Recently I heard from some guys on the phone, and they told me, "Oh man, this is great out here. [But] it's a lot harder than we thought. There's a lot more we have to do [on our own]." In prison, they're told what to do, where to stand, where to do this, what they're going to eat, where they're going to work.
Do you often hear from men after they’ve been released?
Yes, I've talked to so many of them when they've come out. They've reconnected with their families—their wives, their sons, and daughters. They're out working, and they haven't gone back to the old lifestyle. They're going to church and are productive, and they're helping others. They want to go back in [to prison], and they want to share with the men that are still incarcerated what things are necessary to transition back to "the free world," as they call it. Some are falling back to the old patterns, but not as many, because they've changed [their] mentality. They've gone from a prison mentality to a godly mentality:
My purpose in life is to serve God and to be obedient to Him. Life's better with God than it is with trying to please the knuckleheads in my neighborhood."

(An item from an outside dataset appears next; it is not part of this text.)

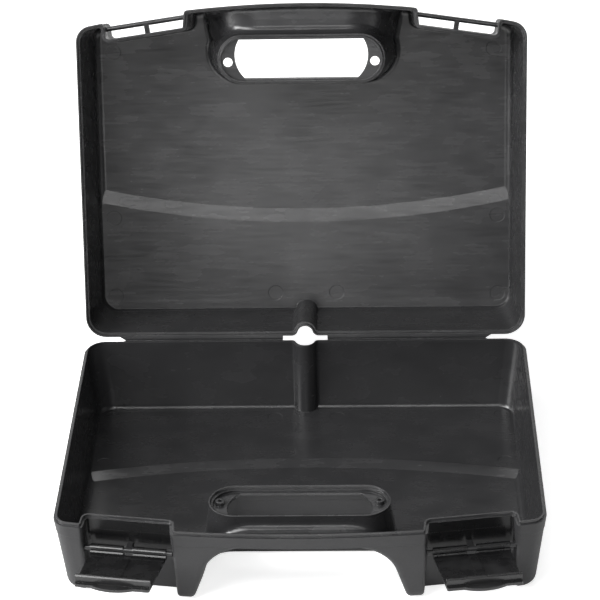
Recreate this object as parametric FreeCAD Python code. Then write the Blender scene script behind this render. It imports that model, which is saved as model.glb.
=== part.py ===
"""Hard tool case of the film-hinge type, lid open, both latches open. Millimetres, +Z up.

The base and lid are two like shells that meet at a parting plane. Both are worked out in the
case frame: hinge line along X at y = 0, front towards -Y, parting plane at z = 0, and the lid
closed. The finished pieces are then set down with the middle of the flat underside at the
origin, the lid turned open about the hinge line and the latches turned out about their bars.
"""
import FreeCAD, Part
import math
import os

V = FreeCAD.Vector

# Driving dimensions of the case
half_width = 175.0          # half the width, read at the hinge line
length = 268.0              # hinge line to the middle of the front edge
shell_depth = 61.2          # parting plane to the outer face of one shell
front_radius = 850.0        # the long arc of the front edge
rear_setback = 3.0          # hinge line to the rear wall at the rim
rear_corner_radius = 16.0
front_corner_radius = 13.0
panel_edge_radius = 8.0
draft_share = 0.095         # wall lean: inset per depth
sharp_angle = 25.0          # faces that meet at more than this have a sharp edge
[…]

It sounds like you find your work very rewarding. What is your response to receiving this more formal award from the state of Texas?
I'm glad to be honored, but it's not really me that's being honored. It's all the people that I work with: volunteers, Prison Fellowship staff, correctional officers, assistant wardens, wardens and senior wardens, the chaplains … I look at it as a validation of all the work that all of us are doing, not just me.
Sometimes the men [in the program] say, "Oh, thank you for doing this." I say, "Look, when you see me, you're not seeing me. So don't focus on me, focus on Christ." About this award, I say, "Don't focus on John Markle. Focus on the whole team of people [who serve]."
Fifteen years ago, it would be all about me. I'd be all puffed up, but not now. I've just learned so much through working with these men. I've become humbler over time. Now I see it's a collective award. We all work together to make this work.